Instituto Literario de Veracruz

El hombre que bautizó la luna

El hombre que bautizó la luna

Claudio Marazzini

Cuando Galileo apuntó el telescopio hacia el cielo observó la Vía Láctea, Orión y las Pléyades, anotó los movimientos de los satélites de Júpiter y bajo la luz radiante describió montañas y relieves de la Luna a lo largo de eso que hoy llamamos el «terminatore» (Galileo habla de terminus, «frontera» entre la parte oscura y la parte iluminada). Sin embargo, empeñado en mostrar la existencia de relieves nunca antes distinguidos por el ojo humano y atraído por la presencia de otras manchas, además de esas grandes que los hombres habían observado por siglos, no se cuidó de nombrar todo aquello que veía. De esta forma, Galileo no bautizó las nuevas partes de la Luna, pero, a manera de control, sí nombró sus observaciones, colectivamente llamó a éstos los «planetas» o «estrellas» Médicis (en honor del linaje de Cosimo II de Médici) sin atribuirles a cada uno nombre por separado (que de hecho serán nombradas por el alemán Simon Mayr). Estas cuatro lunas de Júpiter, en el latín de Galileo, son indiferentemente planetae (planetas), sidera (astros), stellae (estrellas). El investigador, de hecho, no había adoptado programáticamente el idioma italiano, el cual habría de dar formidable y rigurosa vestimenta científica inmediata, utilizó en cambio, la terminología tradicional. Esto no significa que hubiera confusión entre los conceptos de «estrella» y de «planeta», a pesar de la sobreposición en el uso de estos nombres.
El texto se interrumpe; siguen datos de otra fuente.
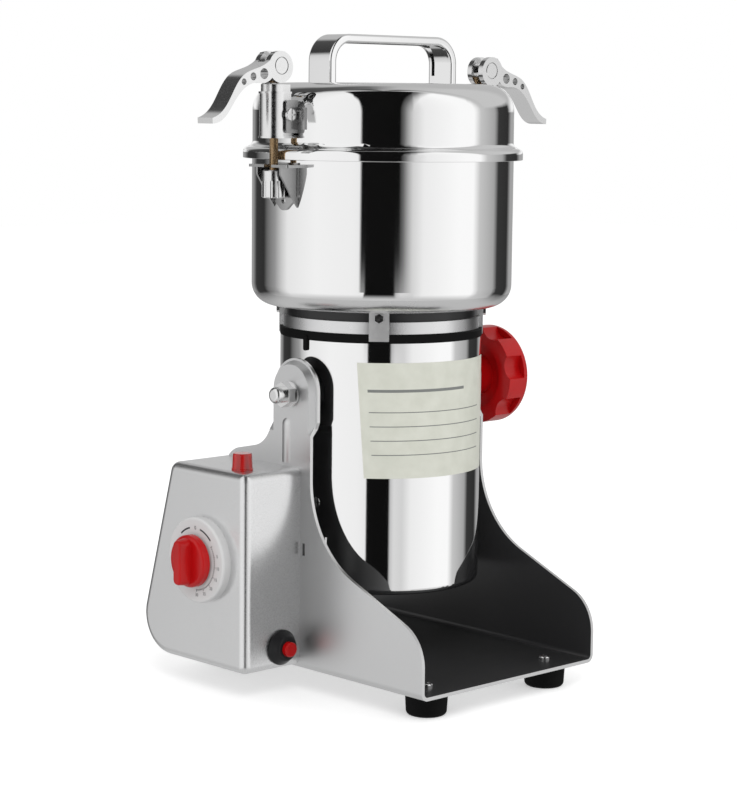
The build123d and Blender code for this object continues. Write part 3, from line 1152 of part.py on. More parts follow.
# ---------------------------------------------------------------- quick clamps
def sleeve_section(radius):
    """Plan view of the sleeve: a round nose with a flat towards the lid."""
    nose = Pos(CLAMP_X, 0) * Circle(radius)
    flat = Pos((SLEEVE_FLAT_X + CLAMP_X) / 2, 0) * Rectangle(CLAMP_X - SLEEVE_FLAT_X, 2 * radius)
    cut = Pos(SLEEVE_FLAT_X - 10, 0) * Rectangle(20, 4 * radius)
    return nose + flat - cut


def clamp_sleeve():
    body = extrude(Pos(0, 0, SLEEVE_Z) * sleeve_section(SLEEVE_R), amount=COLLAR_Z - SLEEVE_Z)
    for low in (SLEEVE_Z, COLLAR_Z - SLEEVE_FLANGE_T):
        body += extrude(Pos(0, 0, low) * sleeve_section(SLEEVE_FLANGE_R), amount=SLEEVE_FLANGE_T)
    body -= rod_z(CLAMP_ROD_R + RUN, SLEEVE_Z - 1, COLLAR_Z + 1, CLAMP_X)
    for low, high in ((-SLEEVE_R - 1, -CLAMP_SCREW_TIP_Y + 0.3), (CLAMP_SCREW_TIP_Y - 0.3, SLEEVE_R + 1)):
        body -= rod_y(CLAMP_SCREW_R + RUN, low, high, SWING_X, SWING_Z)
    return body


def clamp_collar():
    body = extrude(Pos(0, 0, COLLAR_Z) * sleeve_section(COLLAR_R), amount=COLLAR_H)
    body = chamfer(body.faces().sort_by(Axis.Z)[-1].edges(), 0.7)
    return body - rod_z(CLAMP_ROD_R + RUN, COLLAR_Z - 1, COLLAR_Z + COLLAR_H + 1, CLAMP_X)


def clamp_rod():
    """T-bolt: a threaded rod with a cross pin for the cam lever."""
    pin = rod_y(PIN_R, -LEVER_HALF_W, LEVER_HALF_W, CLAMP_X, PIN_Z)
    pin = chamfer(pin.edges().filter_by(GeomType.CIRCLE), 0.5)
    return pin + rod_z(CLAMP_ROD_R, NUT_Z, PIN_Z, CLAMP_X)


def clamp_nut():
    """Round thumb nut with a neck and flutes, under the bracket's shelf."""
    top = NUT_Z + NUT_H
    flute = rod_z(NUT_FLUTE_R, NUT_Z - 1, top - NUT_NECK_H, NUT_R + NUT_FLUTE_R * 0.55)
    body = rod_z(NUT_R, NUT_Z, top, CLAMP_X)
    body = chamfer(body.edges().filter_by(GeomType.CIRCLE), 0.6)
    body -= [Pos(CLAMP_X, 0, 0) * piece for piece in around(flute, NUT_FLUTES)]
    return body - rod_z(CLAMP_ROD_R + FIT, NUT_Z - 1, top + 1, CLAMP_X)


def clamp_lever():
    """Cam lever with a forked head, seen from the side as an S."""
    back = Spline(*LEVER_BACK)
    front = Spline(*LEVER_FRONT)
    tip = Line(LEVER_BACK[-1], LEVER_FRONT[0])
    root = Line(LEVER_FRONT[-1], LEVER_BACK[0])
    grip = make_face([back, tip, front, root])
    cam_u = CAM_OFFSET / tan(radians(CAM_RANGE_DEG / 2))
    profile = grip + Pos(cam_u, -CAM_OFFSET) * Circle(CAM_R)
    for u, w, radius in LEVER_HOLES:
        profile -= Pos(u, w) * Circle(radius)
    body = front_prism(Pos(CLAMP_X, PIN_Z) * profile, -LEVER_HALF_W, LEVER_HALF_W)
    slot = block(CLAMP_X - 2 * CAM_R, CLAMP_X + LEVER_SLOT_OUT, -LEVER_SLOT_HALF_W, LEVER_SLOT_HALF_W,
                 PIN_Z - 2 * CAM_R, PIN_Z + 2 * CAM_R)
    return body - slot - rod_y(PIN_R + RUN, -LEVER_HALF_W - 1, LEVER_HALF_W + 1, CLAMP_X, PIN_Z)


CLAMP_PIECES = {"sleeve": clamp_sleeve, "collar": clamp_collar, "rod": clamp_rod,
                "nut": clamp_nut, "lever": clamp_lever}

PIECES = {
    "base_bracket": base_bracket, "feet": feet, "foot_screws": foot_screws, "ear_bushes": ear_bushes,
    "control_box": control_box, "box_screws": box_screws, "timer_body": timer_body,
    "dial_plate": dial_plate, "timer_knob": timer_knob, "indicator_lamp": indicator_lamp,
    "breaker_body": breaker_body, "reset_button": reset_button, "cable_gland": cable_gland,
    "barrel_shell": barrel_shell, "barrel_edging": barrel_edging, "motor_frame": motor_frame,
    "neck_collar": neck_collar, "neck_straps": neck_straps, "strap_bolts": strap_bolts,
    "pivot_studs": pivot_studs, "pivot_cap_nut": pivot_cap_nut, "tilt_knob": tilt_knob,
    "lower_motor_bracket": lower_motor_bracket, "brush_holders": brush_holders,
    "carbon_brushes": carbon_brushes, "stator_core": stator_core, "field_coils": field_coils,
    "motor_screws": motor_screws, "upper_bearing": upper_bearing, "lower_bearing": lower_bearing,
    "rotor_shaft": rotor_shaft, "armature_core": armature_core, "armature_windings": armature_windings,
    "commutator": commutator, "cooling_fan": cooling_fan, "lower_blade": lower_blade,
    "upper_blade": upper_blade, "blade_spacers": blade_spacers, "blade_nut": blade_nut,
    "bowl": bowl, "shaft_seal": shaft_seal, "clamp_brackets": clamp_brackets,
    "lid_shell": lid_shell, "lid_inner_plate": lid_inner_plate, "lid_gasket": lid_gasket,
    "lid_handle": lid_handle, "handle_screws": handle_screws, "clamp_ears": clamp_ears,
    "clamp_pivot_screws": clamp_pivot_screws,
}


def all_pieces():
    """Every node's shape in the working frame."""
    shapes = {name: make() for name, make in PIECES.items()}
    for piece, make in CLAMP_PIECES.items():
        right = make()
        shapes["right_clamp_" + piece] = right
        shapes["left_clamp_" + piece] = to_left(right)
    return {name: as_compound(shape) for name, shape in shapes.items()}


shapes = all_pieces()
overall = as_compound(list(shapes.values())).bounding_box()
ORIGIN = Vector(overall.center().X, overall.center().Y, overall.min.Z)

os.makedirs("parts", exist_ok=True)
for name, shape in shapes.items():
    export_step(shape.moved(Location(-ORIGIN)), f"parts/{name}.step")
print("origin in the working frame:", ORIGIN)
print("overall size:", overall.size)
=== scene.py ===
"""Looks of the electric grain mill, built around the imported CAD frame."""
import math

import bmesh
import bpy
from mathutils import Matrix, Vector


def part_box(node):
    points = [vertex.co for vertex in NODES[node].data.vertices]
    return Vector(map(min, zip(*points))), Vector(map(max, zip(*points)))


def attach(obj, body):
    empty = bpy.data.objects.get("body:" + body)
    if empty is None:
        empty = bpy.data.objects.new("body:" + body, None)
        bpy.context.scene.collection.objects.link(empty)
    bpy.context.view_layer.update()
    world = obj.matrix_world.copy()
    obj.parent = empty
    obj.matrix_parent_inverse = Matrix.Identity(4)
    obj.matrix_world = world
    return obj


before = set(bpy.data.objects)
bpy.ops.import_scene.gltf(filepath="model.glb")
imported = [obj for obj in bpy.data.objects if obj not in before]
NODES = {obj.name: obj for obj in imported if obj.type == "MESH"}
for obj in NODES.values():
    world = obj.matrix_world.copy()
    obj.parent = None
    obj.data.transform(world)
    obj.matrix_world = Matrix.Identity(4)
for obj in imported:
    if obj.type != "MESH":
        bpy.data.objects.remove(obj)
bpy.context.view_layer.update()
MM = 0.001

# ---------------------------------------------------------------- places read from the frame
BARREL_LOW, BARREL_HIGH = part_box("barrel_shell")
AXIS_X = (BARREL_LOW.x + BARREL_HIGH.x) / 2
AXIS_Y = (BARREL_LOW.y + BARREL_HIGH.y) / 2
BARREL_R = (BARREL_HIGH.x - BARREL_LOW.x) / 2

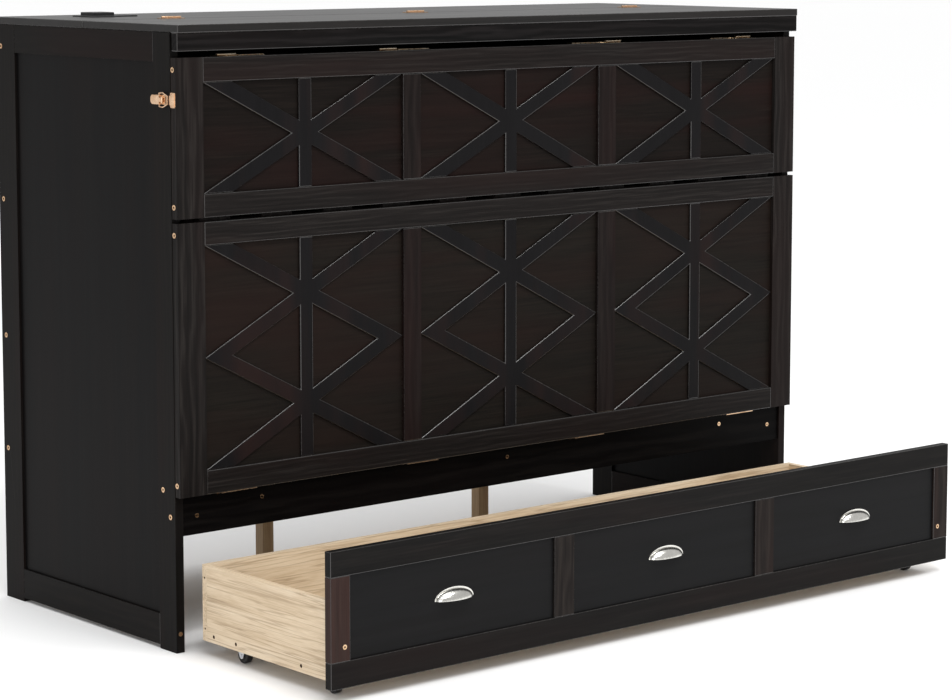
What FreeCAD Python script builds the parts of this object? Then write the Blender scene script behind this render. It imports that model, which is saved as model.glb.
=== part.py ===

Pero a pesar de haber observado la Luna y también habiendo trazado esbozos de ella, Galileo no intentó el consiguiente mapa. En cambio, diferentes científicos de la primera mitad del siglo XVII, apuntaron con este motivo el telescopio (nombre de origen griego) y entonces latinamente llamado perspicillum. Entre los más famosos antiguos cartógrafos lunares o dicho de otra manera «selenografistas», citaremos a Michel Florent von Langren, latinizado como Langrenus (1645), Johan Hewelcke o Hevel, latinizado como Hevelius (1647), y Giovan Battista Ricciòli (1651). El primero era belga; el segundo de Danzica. El tercero italiano y tiene un mérito considerable: fue él quien contribuyó con la mayor parte de los nombres que designan hoy la geografía lunar. La topografía del investigador italiano ha establecido por consiguiente, en idioma latino, la inalterada nomenclatura durante los próximos siglos. Se trata de un elemento activo aún ahora, de resistencia a la angliquización del cosmos, junto a otras herencias del pasado como las constelaciones clásicas y los nombres árabes de muchas de las estrellas.

El mapa de la Luna de Hevelius tiene la fecha de 1645, pero se publicó en 1647, en un trabajo titulado Selenographia. Esta obra distingue las formas presentes en la superficie del satélite con base a analogías con el paisaje terrestre que han tenido la fortuna y evocan a menudo la presencia del agua: además de mare (mar) y mons (montaña), hay insula (isla), sinus (golfo), lacus (lago), caput (cabeza), promontorium (promontorio), paludes (pantanos), fluvius (río), fretum (estrecho). Lo que hoy es el Mare Crisium, era para Hevelius Palus Moeotis, nombre antiguo del Mar de Azov; lo que hoy es el cráter Copérnico entre los más bellos y fluorescentes era para él el Aetna, en una zona llamada Sicilia, al sur de las zonas llamadas como los mares de Syrticum y Aegyptiacum, mientras que la parte norte era llamada el Hiperbóreo. El bellísimo cráter Tycho, al origen de una zona bien visible cuando hay luna llena, era el Sinai, la montaña sagrada en la que Dios le dio las tablas de la ley a Moisés, al margen de una zona designada como Palestina. La geografía de Europa, de Asia y de África, alimentada de nombres clásicos y bíblicos, condicionó la opción en las designaciones del nuevo mundo: la forma de la Luna, extraña, venía reforzada por la familiaridad de la base de analogías con la geografía de la Tierra.